Comment hardware encode without access to all settings sux (Score 2) 81

I personally find hardware encoding useless when you don't have access to all encoding parameters. I find no gold in encoding something quickly that looks bad. This is what has bugged me about NVENC since its inception. I don't care how much work using NVENC offloads from the CPU if the video stream looks like ass. I'm not encoding for some big streaming service, or big company, or anything like that. Simply encoding my files for my own use. And all the experimenting I've done with NVENC has shown it to be a waste of silicon, at least for me. I sure wish companies spending time and money on developing hardware encoders would allow us to get results that mirror what we can get from x264 and x265, for example. Let me get results that match x264/x265 bit-for-bit and then your hardware encoder becomes useful to me.

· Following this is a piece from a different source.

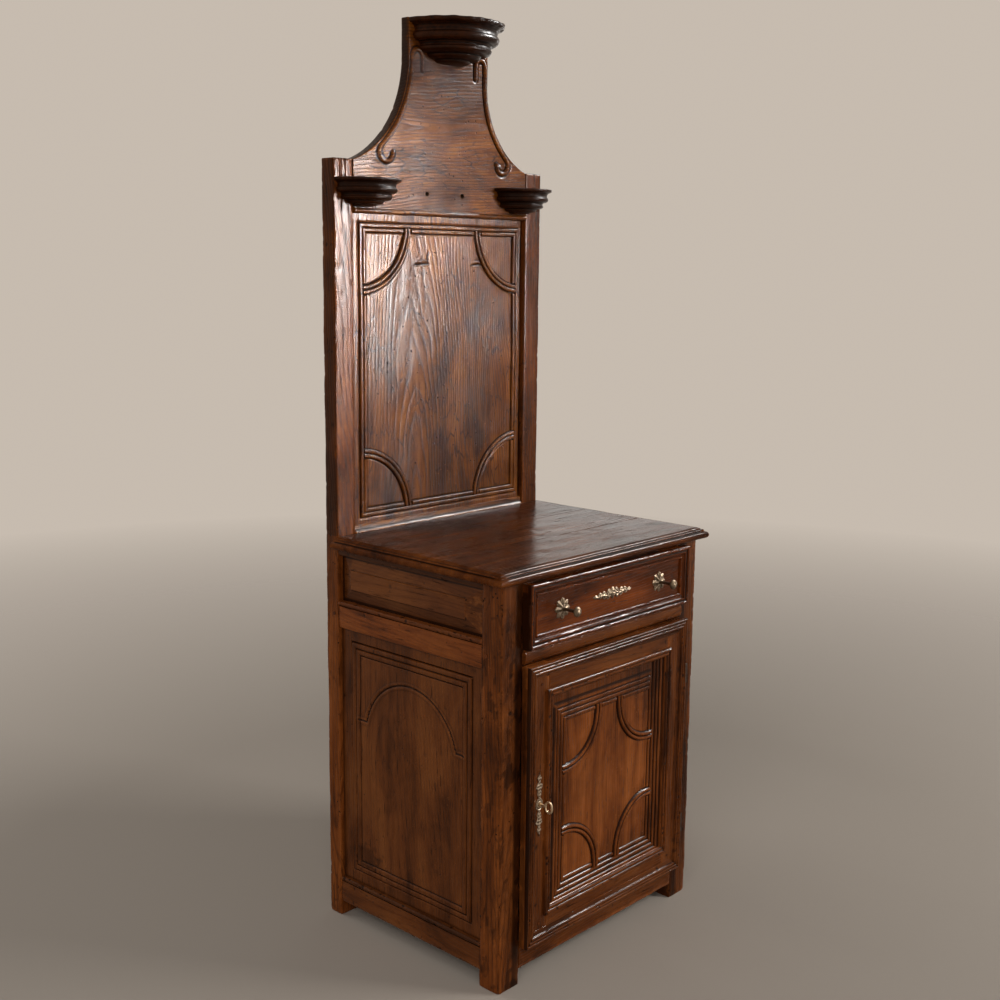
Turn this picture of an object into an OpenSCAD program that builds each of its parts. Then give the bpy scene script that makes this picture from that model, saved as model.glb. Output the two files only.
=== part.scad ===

When all it delivers is vastly inferior results you've wasted all that R&D time and money, not to mention silicon. Give us encoders that can make everything from ultrafast to veryslow (hell, placebo, too) in x264/x265 possible in hardware, and similarly the entire range possible in AV1, too, and then you've got something worth talking about. And more importantly, worth using. Subpar results via hardware encoding is only useful in so many scenarios. Giving us hardware encoders that perform just as well as the software encoders is a much better goal. Yes, I'll pay more for that silicon. I want my money back on all the silicon we've got up until now, heh.